Reproduce all entries precisely as they are written.

## [Rows from a dataset]
^^^^

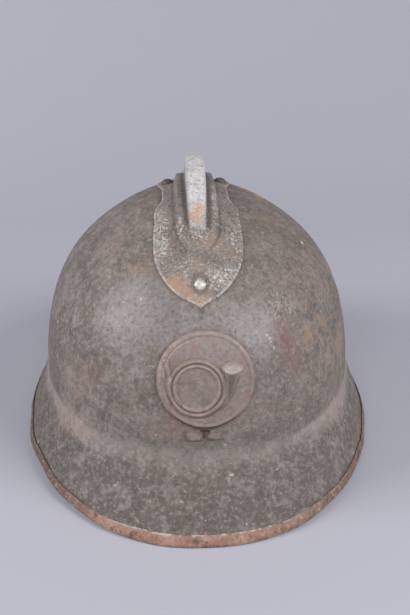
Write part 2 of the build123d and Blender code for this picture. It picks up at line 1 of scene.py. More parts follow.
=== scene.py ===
import bmesh
import bpy
import math
import numpy as np
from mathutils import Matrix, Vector


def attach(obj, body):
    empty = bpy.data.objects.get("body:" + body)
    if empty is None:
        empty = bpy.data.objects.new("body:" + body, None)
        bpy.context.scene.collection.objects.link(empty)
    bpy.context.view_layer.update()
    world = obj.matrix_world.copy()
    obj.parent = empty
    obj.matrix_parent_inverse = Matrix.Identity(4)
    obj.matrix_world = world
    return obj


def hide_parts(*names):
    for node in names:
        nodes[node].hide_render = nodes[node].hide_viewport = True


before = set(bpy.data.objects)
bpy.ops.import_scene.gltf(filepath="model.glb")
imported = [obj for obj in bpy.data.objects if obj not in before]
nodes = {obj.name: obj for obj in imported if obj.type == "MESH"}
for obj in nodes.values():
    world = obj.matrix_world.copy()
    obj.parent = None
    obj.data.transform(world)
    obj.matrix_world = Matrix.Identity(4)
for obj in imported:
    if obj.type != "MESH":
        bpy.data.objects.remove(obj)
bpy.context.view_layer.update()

MM = 0.001

# Sizes of the solids, in millimetres
crown_half_width = 99.4
crown_half_length = 118.0
crown_rise = 113.3
equator_height = 46.2
centre_line = -1.5
shell_wall = 0.9
brim_reach_side = 17.2
brim_reach_front = 27.0
brim_reach_rear = 30.0
brim_root_radius = 12.0
side_arch = 6.3
rim_flat = 0.35
rim_half_length = 147.2
rim_squareness = 2.13
binding_wall = 0.6
binding_gap = 0.1
comb_wall = 0.9
comb_gap = 0.12
comb_half_length = 87.3
comb_tip_length = 10.0
tip_rivet_along = 77.3
comb_rivets = ((0, -tip_rivet_along), (0, tip_rivet_along), (-17, 22.5), (17, 22.5))
vents_per_side = 6
vent_pitch = 9.0
vent_aside = 5.0
vent_radius = 2.0
rib_rise = 6.5
rib_half_length = 65.0
ridge_half_width = 6.3
ridge_end_half_width = 4.4
ridge_half_length = 52.0
ridge_top_height = 179.6
ridge_round = 2.6
shoulder_fullness = 2.6
shoulder_start = 36.0
shoulder_end = 76.0
shoulder_peak_share = 0.6
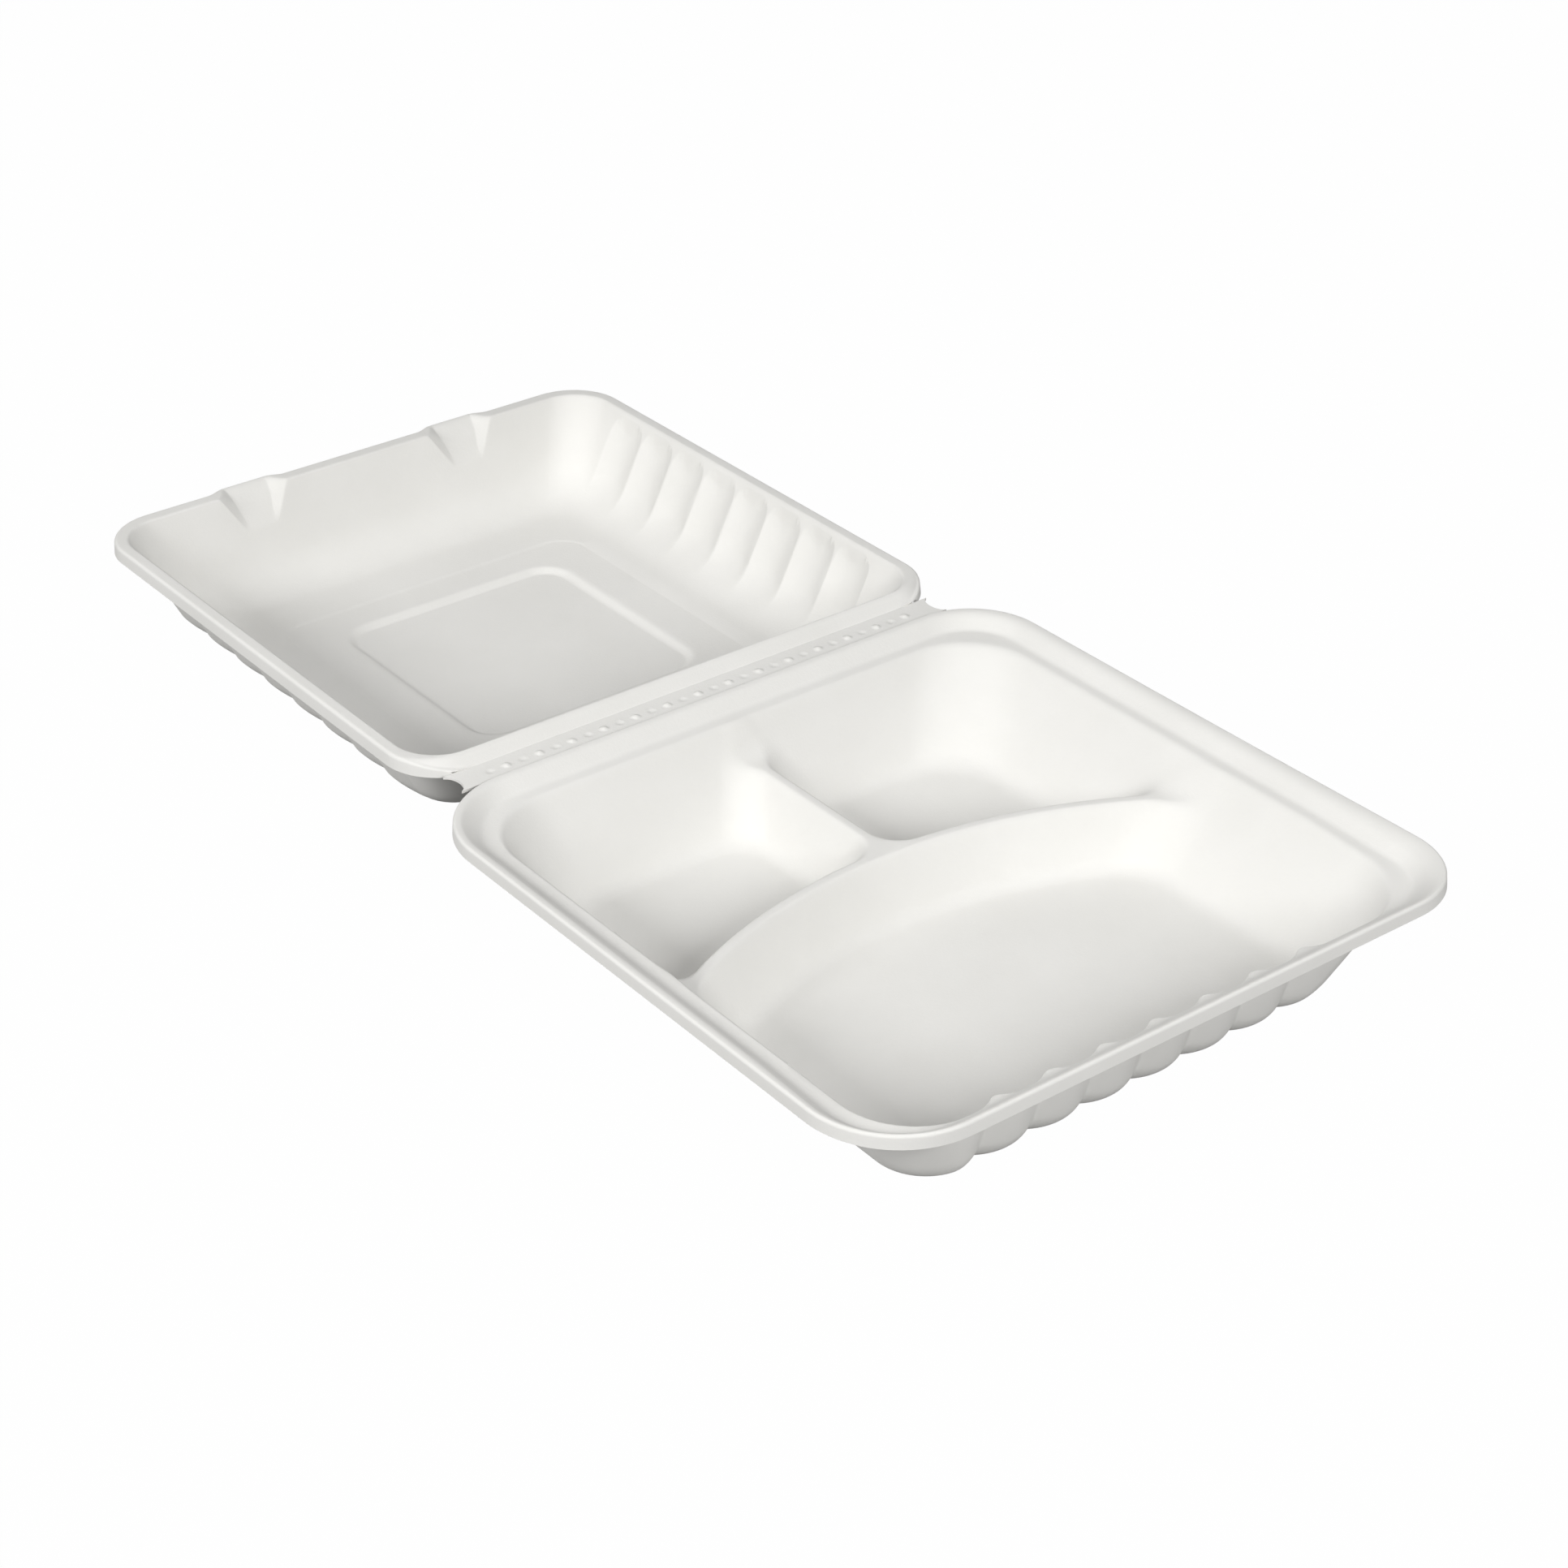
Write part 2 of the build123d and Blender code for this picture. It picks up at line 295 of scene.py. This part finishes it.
# Base: three compartments, a T divider with an arched cross wall, seven round flutes in
# the front wall, then a ledge, a slope up to the crest and a rim that rolls down
base = {
    "floor": 1.0, "ledge": 30.5, "crest": 34.9, "searchTop": 40.0,
    "openX": 102.0, "openFront": -220.6, "openBack": -13.5,
    "openCorner": 26.0, "floorCornerLeft": 15.0, "floorCornerRight": 24.0,
    "leftDraft": 28.0, "rightDraft": 40.0, "backDraft": 36.0, "floorRound": 9.0,
    "frontDraft": 15.5, "frontRound": 12.0,
    "dividerTop": 20.0, "dividerHalf": 2.0, "dividerFlank": 27.0, "dividerFoot": 7.5,
    "valleyRound": 11.0, "saddleRound": 9.5, "topRound": 2.2,
    "arcCentre": (-7.0, -270.0), "arcRadius": 178.0,
    "fluteFirst": -65.9, "flutePitch": 19.56, "flutes": 7,
    "fluteRound": 14.0, "fluteDepth": 3.0, "ridgeRound": 0.9,
    "ledgeDip": 1.2, "dipStart": -170.0, "dipLength": 45.0, "edgeRound": 1.6,
    "foot": (-107.2, 107.2, -220.6, -8.5), "footCorner": (24.0, 19.0),
    "slope": 0.85, "slopeStart": -1.5, "slopeRound": 0.9, "crestRound": 1.2,
    "lipStart": 6.85, "lipRound": 1.0, "skirtFlare": 0.25, "skirtEnd": 30.5,
    "trimShift": 1.0, "trimFront": 1.8, "trimStart": 4.0, "trimRamp": 2.5,
    "trimLeft": -60.0, "trimLength": 170.0, "trimReach": 228.0,
    "stripCut": 1.1, "tolerance": 0.036, "gridEdge": -0.6, "firstRing": -0.3,
    "rings": [0, 0.8, 3.2, 4.5, 5.4], "ringSteps": [2, 2, 2, 3, 1, 6, 3],
}


# Inward reach of the ridges between the front's round flutes, 0 in the middle of a flute
def frontRidges(x):
    pitch = base["flutePitch"]
    radius = base["fluteRound"]
    along = (x - (base["fluteFirst"] - pitch / 2)) / pitch
    ridge = np.clip(np.round(along), 0, base["flutes"])
    off = np.clip(np.abs(along - ridge) * pitch, 0, pitch / 2)
    beside = (along < 0) | (along > base["flutes"])
    reach = np.where(beside, 0, radius - np.sqrt(radius ** 2 - off ** 2))
    return smoothMin(reach, base["fluteDepth"], base["ridgeRound"])


# Upper face of the base
def baseHeight(x, y):
    arc = np.hypot(x - base["arcCentre"][0], y - base["arcCentre"][1]) - base["arcRadius"]
    sides = base["openX"] - np.abs(x)
    sideDraft = np.where(x < 0, base["leftDraft"], base["rightDraft"])
    back = base["openBack"] - y
    front = y - base["openFront"] - frontRidges(x)

    # Inside the four outer walls. The corners get tighter towards the floor.
    def wall(z):
        top, floor = base["ledge"], base["floor"]
        gaps = [sides - wallInset(z, top, floor, sideDraft, base["floorRound"]),
                back - wallInset(z, top, floor, base["backDraft"], base["floorRound"]),
                front - wallInset(z, top, floor, base["frontDraft"], base["frontRound"])]
        part = np.clip((z - floor) / (top - floor), 0, 1)
        floorCorner = np.where(x < 0, base["floorCornerLeft"], base["floorCornerRight"])
        return roundedAll(gaps, floorCorner + (base["openCorner"] - floorCorner) * part)

    # The space over the dividers, whose tops rise softly into the outer walls
    def trough(z):
        drafts = (sideDraft, base["backDraft"], base["frontDraft"])
        gaps = [gap - wallInset(z, base["ledge"], base["dividerTop"], draft, base["saddleRound"])
                for gap, draft in zip((sides, back, front), drafts)]
        return roundedAll(gaps, base["openCorner"])

    def divider(z):
        return base["dividerHalf"] + wallInset(z, base["dividerTop"], base["floor"],
                                               base["dividerFlank"], base["dividerFoot"])

    def frontHollow(z):
        return roundedAll([wall(z), -arc - divider(z)], base["valleyRound"])

    def rearLeft(z):
        return roundedAll([wall(z), arc - divider(z), -x - divider(z)], base["valleyRound"])

    def rearRight(z):
        return roundedAll([wall(z), arc - divider(z), x - divider(z)], base["valleyRound"])

    height = lowestInside(trough, base["dividerTop"], base["searchTop"], x.shape)
    for hollow in (frontHollow, rearLeft, rearRight):
        low = lowestInside(hollow, base["floor"], base["searchTop"], x.shape)
        height = smoothMin(height, low, base["topRound"])
    ledge = base["ledge"] - base["ledgeDip"] * np.clip((base["dipStart"] - y) / base["dipLength"], 0, 1)
    height = smoothMin(height, ledge, base["edgeRound"])
    out = outsideRound(x, y, base["foot"], base["footCorner"])
    slope = np.where(out > base["slopeStart"], ledge + out * base["slope"], 0.0)
    height = -smoothMin(-height, -slope, base["slopeRound"])
    return smoothMin(height, base["crest"], base["crestRound"])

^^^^

## [Task result]
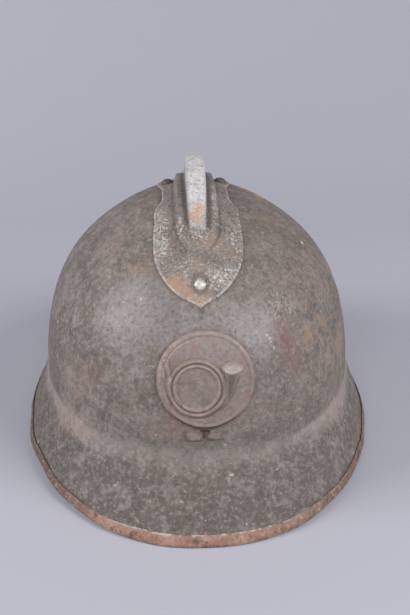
Write part 2 of the build123d and Blender code for this picture. It picks up at line 1 of scene.py. More parts follow.
=== scene.py ===
import bmesh
import bpy
import math
import numpy as np
from mathutils import Matrix, Vector


def attach(obj, body):
    empty = bpy.data.objects.get("body:" + body)
    if empty is None:
        empty = bpy.data.objects.new("body:" + body, None)
        bpy.context.scene.collection.objects.link(empty)
    bpy.context.view_layer.update()
    world = obj.matrix_world.copy()
    obj.parent = empty
    obj.matrix_parent_inverse = Matrix.Identity(4)
    obj.matrix_world = world
    return obj


def hide_parts(*names):
    for node in names:
        nodes[node].hide_render = nodes[node].hide_viewport = True


before = set(bpy.data.objects)
bpy.ops.import_scene.gltf(filepath="model.glb")
imported = [obj for obj in bpy.data.objects if obj not in before]
nodes = {obj.name: obj for obj in imported if obj.type == "MESH"}
for obj in nodes.values():
    world = obj.matrix_world.copy()
    obj.parent = None
    obj.data.transform(world)
    obj.matrix_world = Matrix.Identity(4)
for obj in imported:
    if obj.type != "MESH":
        bpy.data.objects.remove(obj)
bpy.context.view_layer.update()

MM = 0.001

# Sizes of the solids, in millimetres
crown_half_width = 99.4
crown_half_length = 118.0
crown_rise = 113.3
equator_height = 46.2
centre_line = -1.5
shell_wall = 0.9
brim_reach_side = 17.2
brim_reach_front = 27.0
brim_reach_rear = 30.0
brim_root_radius = 12.0
side_arch = 6.3
rim_flat = 0.35
rim_half_length = 147.2
rim_squareness = 2.13
binding_wall = 0.6
binding_gap = 0.1
comb_wall = 0.9
comb_gap = 0.12
comb_half_length = 87.3
comb_tip_length = 10.0
tip_rivet_along = 77.3
comb_rivets = ((0, -tip_rivet_along), (0, tip_rivet_along), (-17, 22.5), (17, 22.5))
vents_per_side = 6
vent_pitch = 9.0
vent_aside = 5.0
vent_radius = 2.0
rib_rise = 6.5
rib_half_length = 65.0
ridge_half_width = 6.3
ridge_end_half_width = 4.4
ridge_half_length = 52.0
ridge_top_height = 179.6
ridge_round = 2.6
shoulder_fullness = 2.6
shoulder_start = 36.0
shoulder_end = 76.0
shoulder_peak_share = 0.6
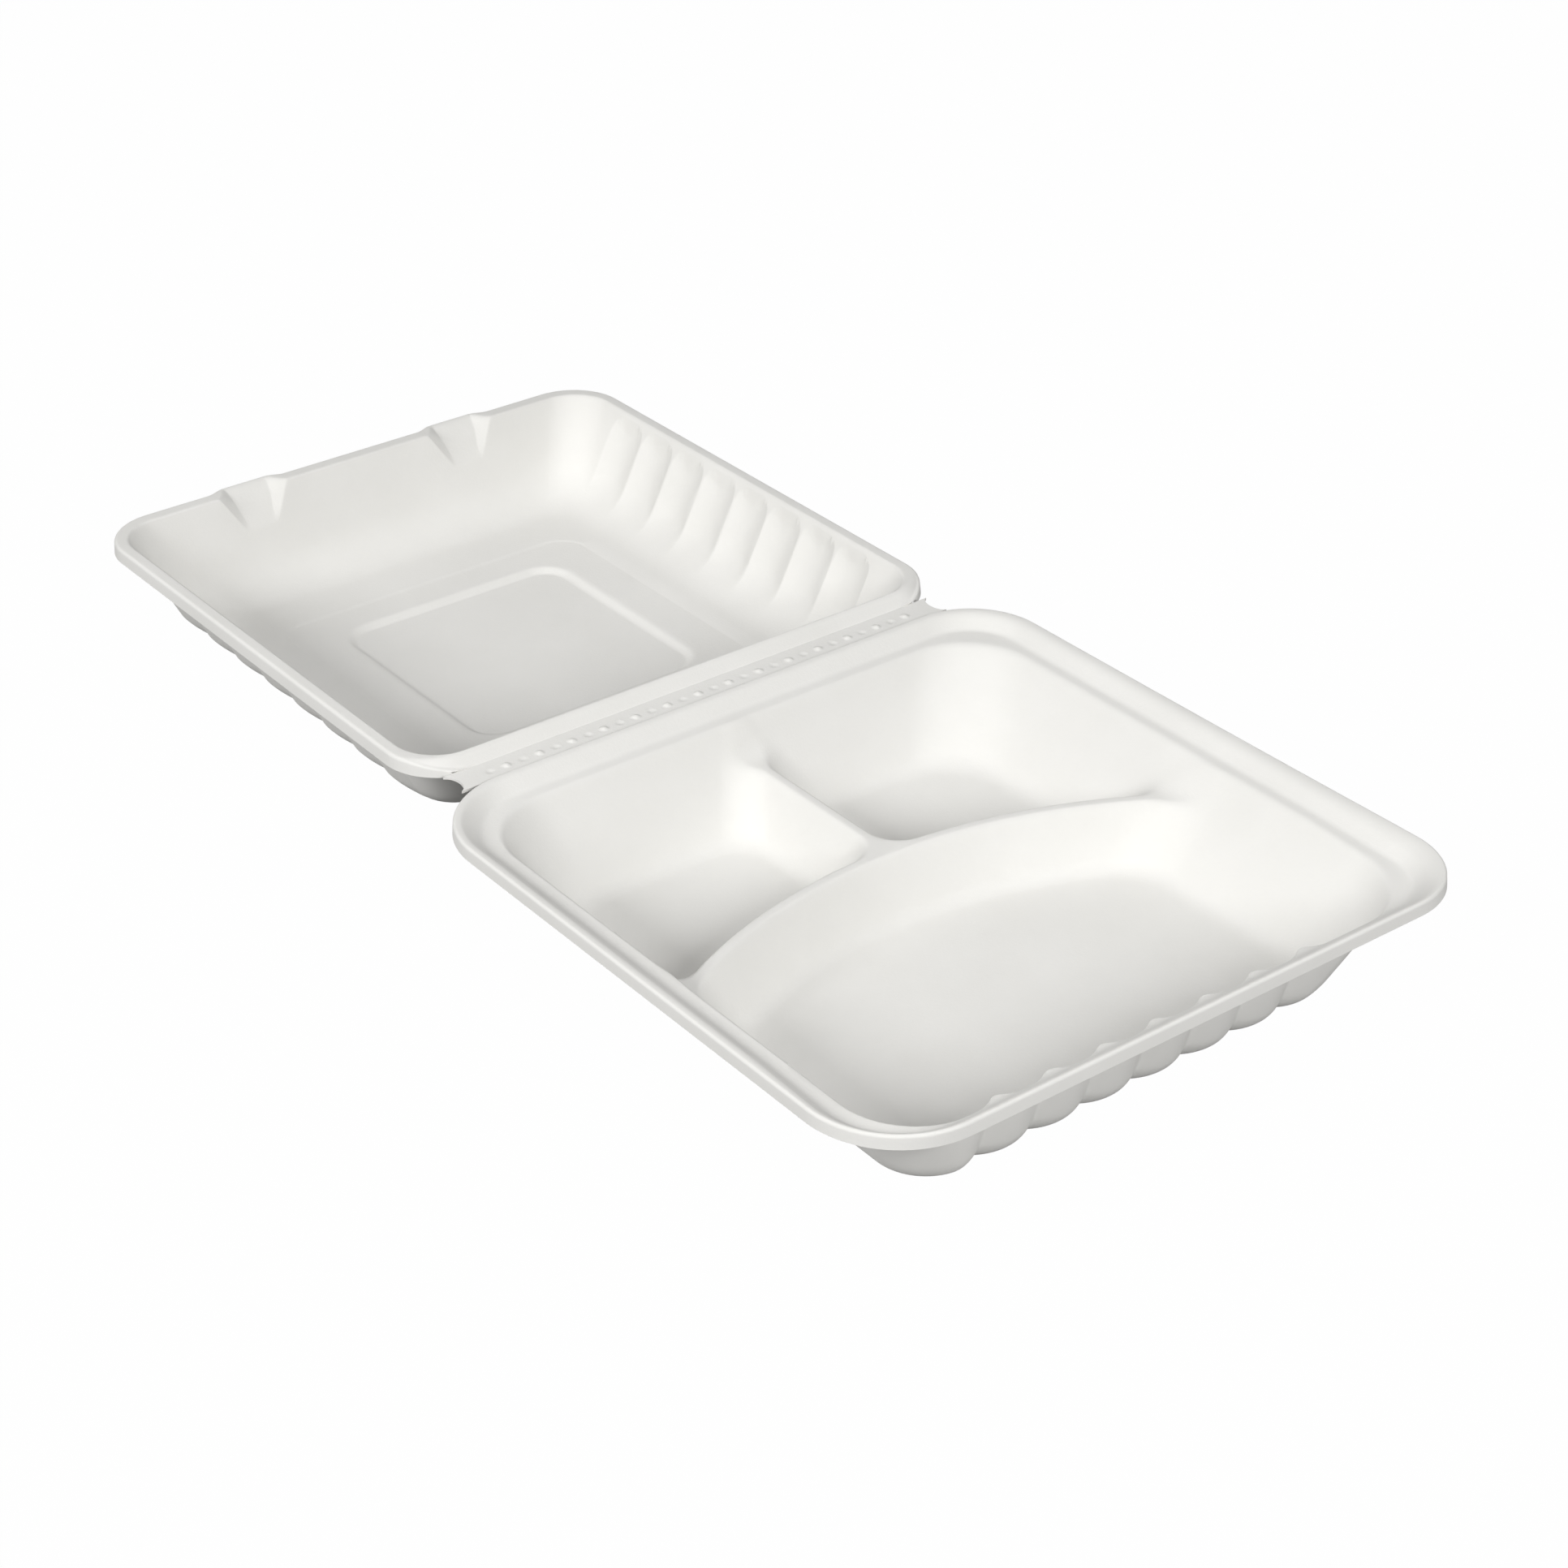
Write part 2 of the build123d and Blender code for this picture. It picks up at line 295 of scene.py. This part finishes it.
# Base: three compartments, a T divider with an arched cross wall, seven round flutes in
# the front wall, then a ledge, a slope up to the crest and a rim that rolls down
base = {
    "floor": 1.0, "ledge": 30.5, "crest": 34.9, "searchTop": 40.0,
    "openX": 102.0, "openFront": -220.6, "openBack": -13.5,
    "openCorner": 26.0, "floorCornerLeft": 15.0, "floorCornerRight": 24.0,
    "leftDraft": 28.0, "rightDraft": 40.0, "backDraft": 36.0, "floorRound": 9.0,
    "frontDraft": 15.5, "frontRound": 12.0,
    "dividerTop": 20.0, "dividerHalf": 2.0, "dividerFlank": 27.0, "dividerFoot": 7.5,
    "valleyRound": 11.0, "saddleRound": 9.5, "topRound": 2.2,
    "arcCentre": (-7.0, -270.0), "arcRadius": 178.0,
    "fluteFirst": -65.9, "flutePitch": 19.56, "flutes": 7,
    "fluteRound": 14.0, "fluteDepth": 3.0, "ridgeRound": 0.9,
    "ledgeDip": 1.2, "dipStart": -170.0, "dipLength": 45.0, "edgeRound": 1.6,
    "foot": (-107.2, 107.2, -220.6, -8.5), "footCorner": (24.0, 19.0),
    "slope": 0.85, "slopeStart": -1.5, "slopeRound": 0.9, "crestRound": 1.2,
    "lipStart": 6.85, "lipRound": 1.0, "skirtFlare": 0.25, "skirtEnd": 30.5,
    "trimShift": 1.0, "trimFront": 1.8, "trimStart": 4.0, "trimRamp": 2.5,
    "trimLeft": -60.0, "trimLength": 170.0, "trimReach": 228.0,
    "stripCut": 1.1, "tolerance": 0.036, "gridEdge": -0.6, "firstRing": -0.3,
    "rings": [0, 0.8, 3.2, 4.5, 5.4], "ringSteps": [2, 2, 2, 3, 1, 6, 3],
}


# Inward reach of the ridges between the front's round flutes, 0 in the middle of a flute
def frontRidges(x):
    pitch = base["flutePitch"]
    radius = base["fluteRound"]
    along = (x - (base["fluteFirst"] - pitch / 2)) / pitch
    ridge = np.clip(np.round(along), 0, base["flutes"])
    off = np.clip(np.abs(along - ridge) * pitch, 0, pitch / 2)
    beside = (along < 0) | (along > base["flutes"])
    reach = np.where(beside, 0, radius - np.sqrt(radius ** 2 - off ** 2))
    return smoothMin(reach, base["fluteDepth"], base["ridgeRound"])


# Upper face of the base
def baseHeight(x, y):
    arc = np.hypot(x - base["arcCentre"][0], y - base["arcCentre"][1]) - base["arcRadius"]
    sides = base["openX"] - np.abs(x)
    sideDraft = np.where(x < 0, base["leftDraft"], base["rightDraft"])
    back = base["openBack"] - y
    front = y - base["openFront"] - frontRidges(x)

    # Inside the four outer walls. The corners get tighter towards the floor.
    def wall(z):
        top, floor = base["ledge"], base["floor"]
        gaps = [sides - wallInset(z, top, floor, sideDraft, base["floorRound"]),
                back - wallInset(z, top, floor, base["backDraft"], base["floorRound"]),
                front - wallInset(z, top, floor, base["frontDraft"], base["frontRound"])]
        part = np.clip((z - floor) / (top - floor), 0, 1)
        floorCorner = np.where(x < 0, base["floorCornerLeft"], base["floorCornerRight"])
        return roundedAll(gaps, floorCorner + (base["openCorner"] - floorCorner) * part)

    # The space over the dividers, whose tops rise softly into the outer walls
    def trough(z):
        drafts = (sideDraft, base["backDraft"], base["frontDraft"])
        gaps = [gap - wallInset(z, base["ledge"], base["dividerTop"], draft, base["saddleRound"])
                for gap, draft in zip((sides, back, front), drafts)]
        return roundedAll(gaps, base["openCorner"])

    def divider(z):
        return base["dividerHalf"] + wallInset(z, base["dividerTop"], base["floor"],
                                               base["dividerFlank"], base["dividerFoot"])

    def frontHollow(z):
        return roundedAll([wall(z), -arc - divider(z)], base["valleyRound"])

    def rearLeft(z):
        return roundedAll([wall(z), arc - divider(z), -x - divider(z)], base["valleyRound"])

    def rearRight(z):
        return roundedAll([wall(z), arc - divider(z), x - divider(z)], base["valleyRound"])

    height = lowestInside(trough, base["dividerTop"], base["searchTop"], x.shape)
    for hollow in (frontHollow, rearLeft, rearRight):
        low = lowestInside(hollow, base["floor"], base["searchTop"], x.shape)
        height = smoothMin(height, low, base["topRound"])
    ledge = base["ledge"] - base["ledgeDip"] * np.clip((base["dipStart"] - y) / base["dipLength"], 0, 1)
    height = smoothMin(height, ledge, base["edgeRound"])
    out = outsideRound(x, y, base["foot"], base["footCorner"])
    slope = np.where(out > base["slopeStart"], ledge + out * base["slope"], 0.0)
    height = -smoothMin(-height, -slope, base["slopeRound"])
    return smoothMin(height, base["crest"], base["crestRound"])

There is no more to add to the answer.